International human rights group, Amnesty International has said, trade in ‘blood diamond’ is a source of conflict and human rights abuse in the Central African Republic (CAR). Leading traders, Amnesty International says have been buying diamonds without properly checking their origins. As a result, it has called on the CAR government to confiscate all diamonds held by Badica, Sodiam and other buying houses in stocks in Bangui.

Fighting between Christian and Muslim groups has left about 40 people dead recently. Both armed groups, Amnesty International argues have been profiting from the diamond trade.

In a wide-ranging set of recommendations, the human right group calls on the CAR government to among other things:

  • Ensure that no area is considered a Compliant Zone until the government is confident that it has re-established security in the area at issue, and that armed groups are not able to profit directly or indirectly from diamond mining and exports in that area.
  • Establish an effective system to prevent the smuggling of diamonds into and out of the Compliant Zones and ensure that diamonds are properly valued and subject to export tax before leaving CAR.
  • Ensure that law enforcement, Customs officials and Kimberley Process officials work together and with international partners in establishing these systems.
  • Publish all data provided to the Kimberley Process Monitoring Team under Section II(c) of the Operational Framework for the Compliant Zones as well as details of all exports, exporters and taxes paid.
  • Confiscate all diamonds held by Badica, Sodiam and other buying houses in stocks in Bangui, unless the companies can show reasonable evidence that the diamonds they have purchased since May 2013 did not fund armed groups either directly or indirectly (for these purposes, it is not sufficient simply to provide evidence that the diamonds are from the east or west of CAR).
  • Any diamonds confiscated should be sold and the full proceeds used in the public interest. The government should publish accounts to show how the proceeds of diamond sales were used.
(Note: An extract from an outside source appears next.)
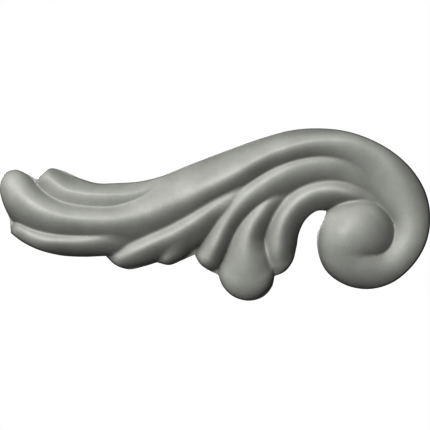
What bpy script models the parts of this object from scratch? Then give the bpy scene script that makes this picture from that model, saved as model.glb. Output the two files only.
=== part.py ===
"""Scroll onlay: an S-scroll with leafy fingers and a volute, moulded in one piece with a flat back.

Metres, +Z up. The front faces -Y, the flat back lies in the plane Y = 0, and the origin is the middle of
the back.
"""

import bmesh
import bpy
import numpy as np
from mathutils import Vector
from mathutils.geometry import delaunay_2d_cdt

# Driving dimensions
LENGTH = 0.200  # left tip to the outside of the volute
RELIEF = 0.0200  # flat back to the top of the ball
EDGE = 0.0022  # straight side all round, between the back and the rounded edge
RIM = 0.0006  # width over which the front rounds over to its edge

# The form is drawn in hundredths of the length: x from the left tip, z above the origin, h above the back.
DRAWN_RELIEF = 10.0  # the height of the ball in the drawing, with the straight side
DRAWN_MIDDLE = 50.0  # the x of the origin

# The outline, one row of (x, z) for each lobe, clockwise from the notch above the left tip.
# Rows meet at notches.
NOTCH_TOP = (8.6, 8.1)
NOTCH_VOLUTE = (75.9, 0.9)
NOTCH_FINGER = (63.8, -14.3)
NOTCH_DROP = (50.8, -14.0)
NOTCH_BUD = (45.3, -9.3)
NOTCH_SPUR = (36.5, -11.1)
NOTCH_LOW_LEAF = (24.6, -9.6)
CORNER_LOW_LEAF = (2.6, -4.3)
CORNER_TIP = (2.3, -0.8)
LOBES = (
    (NOTCH_TOP, (9.8, 9.5), (11.8, 10.7), (14.2, 10.3), (18.6, 8.4), (22.4, 7.3), (27.0, 7.3), (32.6, 7.7),
     (37.2, 8.8), (43.0, 11.1), (52.4, 14.7), (61.1, 17.8), (68.0, 19.6), (74.4, 20.0), (80.2, 19.4),
     (86.0, 17.5), (91.2, 14.6), (95.6, 10.6), (98.8, 5.4), (100.0, -0.8), (99.0, -6.6), (95.5, -12.3),
     (90.8, -16.0), (85.8, -17.3), (80.0, -16.2), (75.7, -12.9), (73.8, -7.6), (74.3, -2.2), NOTCH_VOLUTE),
    (NOTCH_VOLUTE, (73.9, 0.9), (71.3, -0.9), (69.5, -4.3), (68.9, -7.6), (67.9, -11.1), (66.1, -13.3),
     NOTCH_FINGER),
    (NOTCH_FINGER, (63.3, -16.6), (61.3, -19.0), (57.8, -20.0), (54.1, -18.9), (51.7, -16.4), NOTCH_DROP),
    (NOTCH_DROP, (48.9, -13.1), (46.6, -11.5), NOTCH_BUD),
    (NOTCH_BUD, (42.3, -10.6), (39.4, -11.7), NOTCH_SPUR),
    (NOTCH_SPUR, (33.6, -12.0), (29.8, -12.7), (26.9, -11.7), NOTCH_LOW_LEAF),
    (NOTCH_LOW_LEAF, (19.8, -9.8), (13.7, -9.4), (7.6, -7.6), (4.6, -5.9), CORNER_LOW_LEAF),
    (CORNER_LOW_LEAF, CORNER_TIP),
    (CORNER_TIP, (0.7, 2.8), (0.0, 6.4), (1.0, 9.4), (3.5, 10.4), (6.2, 9.4), NOTCH_TOP),
)

# Each rib is a ridge. First comes how softly it runs into the ribs before it. Then comes how straight
# its flanks are, (left, right) at the start and at the end of its run: 0.5 bulges like a ball and 1 is
# straight. Last come its stations, as
# (x, z, h above the side, reach to the left, reach to the right, roundness of the crest).
RIBS = {
    "stem": (0.4, ((0.72, 0.72), (0.5, 0.5)), (
        (3.6, 6.2, 3.4, 4.2, 4.6, 0.5), (5.9, 3.9, 5.4, 4.2, 5.6, 0.4), (9.3, 1.5, 6.8, 4.2, 6.5, 0.35),
        (14.0, -0.3, 7.5, 4.3, 6.9, 0.3), (19.8, -1.1, 7.8, 4.6, 7.0, 0.3),
        (26.7, -1.2, 7.6, 5.3, 7.3, 0.3), (33.9, 0.2, 7.4, 7.0, 7.6, 0.3),
        (41.0, 3.0, 7.4, 7.6, 7.3, 0.3), (52.8, 8.6, 8.0, 6.2, 6.7, 0.2),
        (64.0, 14.5, 8.0, 4.6, 6.5, 0.2), (75.6, 17.0, 7.6, 3.8, 7.0, 0.3),
        (82.2, 16.4, 7.1, 3.8, 8.2, 0.4), (88.0, 13.4, 6.2, 4.3, 9.2, 0.6),
        (94.2, 4.4, 5.2, 5.6, 6.8, 0.8), (95.6, -1.2, 4.8, 5.6, 4.9, 0.9),
        (94.9, -6.7, 4.8, 5.4, 4.9, 0.9), (92.3, -10.4, 5.0, 5.4, 5.4, 0.8),
        (88.4, -11.7, 5.6, 6.0, 5.8, 0.7), (84.8, -10.9, 6.5, 6.8, 6.2, 0.8),
        (82.0, -9.0, 7.3, 7.7, 6.7, 0.9), (81.0, -7.2, 8.0, 7.7, 7.3, 0.9),
        (80.7, -6.0, 8.5, 7.5, 8.0, 0.9), (80.7, -5.0, 8.5, 7.4, 8.0, 0.9))),
    "ball": (0.4, ((0.57, 0.6), (0.57, 0.6)), (
        (80.7, -4.6, 8.9, 7.0, 9.6, 0.9), (81.5, -3.8, 8.9, 6.8, 11.6, 0.9))),
    "top leaf": (0.5, ((0.85, 0.75), (0.85, 0.75)), (
        (11.6, 8.3, 3.0, 2.7, 3.6, 0.3), (15.3, 5.8, 4.4, 3.5, 6.4, 0.15),
        (20.0, 4.8, 5.2, 3.7, 11.0, 0.1), (26.0, 4.5, 5.6, 3.7, 13.0, 0.1),
        (31.0, 4.8, 5.4, 4.0, 12.0, 0.15), (35.0, 5.6, 4.6, 4.4, 10.0, 0.3),
        (39.0, 7.0, 3.0, 5.0, 7.0, 0.4))),
    "low leaf": (0.8, ((0.8, 0.5), (0.8, 0.5)), (
        (4.9, -3.5, 2.8, 2.4, 2.4, 0.3), (9.6, -5.7, 4.8, 3.8, 3.1, 0.25),
        (15.1, -6.2, 5.6, 4.0, 3.4, 0.3), (20.5, -6.0, 5.8, 3.9, 3.8, 0.35),
        (25.1, -5.2, 5.4, 3.8, 4.5, 0.4), (30.2, -3.8, 4.2, 3.8, 5.2, 0.4))),
    "spur": (1.4, ((0.9, 0.55), (0.9, 0.55)), (
        (28.3, -9.9, 3.2, 3.4, 2.7, 0.3), (32.1, -8.2, 5.0, 4.2, 3.8, 0.25),
        (36.0, -6.4, 5.8, 4.7, 4.5, 0.25), (40.7, -4.3, 6.1, 4.9, 5.2, 0.25),
        (45.3, -1.5, 6.3, 4.9, 5.4, 0.2), (50.1, 1.8, 6.3, 4.8, 5.6, 0.25),
        (53.2, 3.6, 6.1, 4.6, 7.0, 0.3), (55.4, 5.0, 5.6, 4.4, 8.0, 0.3))),
    "bud": (1.0, ((0.6, 0.55), (0.6, 0.55)), (
        (39.0, -9.3, 3.2, 3.0, 2.6, 0.6), (40.2, -7.3, 4.1, 3.4, 3.8, 0.6),
        (42.0, -5.2, 4.2, 3.6, 4.0, 0.6))),
    "first finger": (0.8, ((0.7, 0.6), (0.7, 0.6)), (
        (48.6, -9.9, 3.9, 3.2, 3.2, 0.5), (49.8, -7.5, 4.8, 3.3, 3.5, 0.4),
        (51.2, -4.5, 5.2, 3.6, 3.9, 0.3), (52.7, -1.5, 5.7, 4.0, 4.3, 0.3),
        (54.6, 1.3, 6.2, 4.3, 5.0, 0.3), (57.3, 4.2, 6.6, 4.6, 5.7, 0.3),
        (60.9, 6.9, 6.8, 4.6, 6.2, 0.35), (65.4, 9.6, 6.7, 4.5, 6.6, 0.35),
        (70.0, 11.3, 6.5, 4.3, 6.7, 0.4), (75.0, 12.0, 6.1, 4.3, 6.8, 0.45),
        (79.8, 11.6, 5.3, 4.3, 7.0, 0.5), (84.0, 9.8, 4.4, 4.3, 7.2, 0.7),
        (86.5, 7.6, 3.2, 4.2, 7.2, 0.8))),
    "drop": (0.6, ((0.62, 0.55), (0.85, 0.6)), (
        (57.4, -13.5, 3.8, 6.7, 6.4, 1.0), (57.4, -11.4, 4.5, 6.0, 5.8, 0.8),
        (57.3, -8.3, 5.1, 5.1, 4.8, 0.5), (57.6, -5.3, 5.3, 4.6, 4.1, 0.35),
        (58.5, -2.6, 5.3, 4.5, 4.0, 0.3), (60.1, 0.0, 5.2, 4.4, 4.1, 0.3),
        (62.0, 2.5, 4.9, 4.2, 4.1, 0.3), (64.4, 4.7, 4.2, 4.0, 4.2, 0.35),
        (67.0, 6.3, 3.0, 3.6, 4.2, 0.4))),
    "last finger": (1.6, ((0.9, 0.65), (0.7, 0.7)), (
        (65.1, -10.4, 2.7, 3.7, 3.4, 0.7), (64.8, -8.4, 4.0, 3.8, 3.7, 0.5),
        (64.8, -5.5, 4.8, 3.7, 4.3, 0.35), (65.4, -2.6, 5.3, 3.6, 4.6, 0.3),
        (67.0, 0.5, 5.4, 3.7, 4.8, 0.3), (69.6, 3.3, 5.4, 3.8, 4.8, 0.3),
        (73.3, 5.3, 5.3, 3.8, 4.7, 0.35), (77.4, 5.7, 5.3, 3.6, 4.2, 0.35),
        (81.4, 4.9, 4.6, 3.4, 3.8, 0.35), (85.1, 3.1, 2.7, 3.0, 3.7, 0.4),
        (87.6, 0.8, 1.2, 2.5, 2.8, 0.5))),
}
RIB_STEP = 0.2  # spacing of the places at which a rib is worked out, in hundredths of the length
BEYOND_REACH = 1.5  # how fast a rib goes on falling past its reach, so that it never shows there
ON_THE_CREST = 1e-9  # a place nearer to the crest than this has no left or right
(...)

With respect to artisanal miners the group calls on the CAR to:

  • Put in place mechanisms to support safe artisanal diamond mining. Any system to support artisanal miners should have as a primary objective the right to livelihood, and therefore should not impose onerous administrative or financial requirements.
  • Put in place a system to prevent exploitation of artisanal miners by traders. The mechanism should be developed through a consultative process and be tested to ensure that it is robust and does not result in unintended consequences.
  • Take steps to address child labour in the sector consistent with the best interests of the child.

This report focuses on the diamond supply chain, looking at human rights abuses and other unlawful and unethical activities linked to the extraction of and trade in rough diamonds. It begins by looking at the case of one diamond-producing country that has been embroiled in conflict since late 2012 – the  Central African Republic (CAR) – and moves along the supply chain from CAR to the international diamond trading centres of Dubai and Antwerp.

The report is based on extensive desk research on the international diamond supply chain, including reviewing documents on the import and export of diamonds. Desk research was augmented by field research in four countries: CAR, the United Arab Emirates (UAE), Cameroon and Belgium. Amnesty International researchers spoke with or wrote to all four governments as well as a number of companies named in this report, offering an opportunity to comment on the organization’s findings.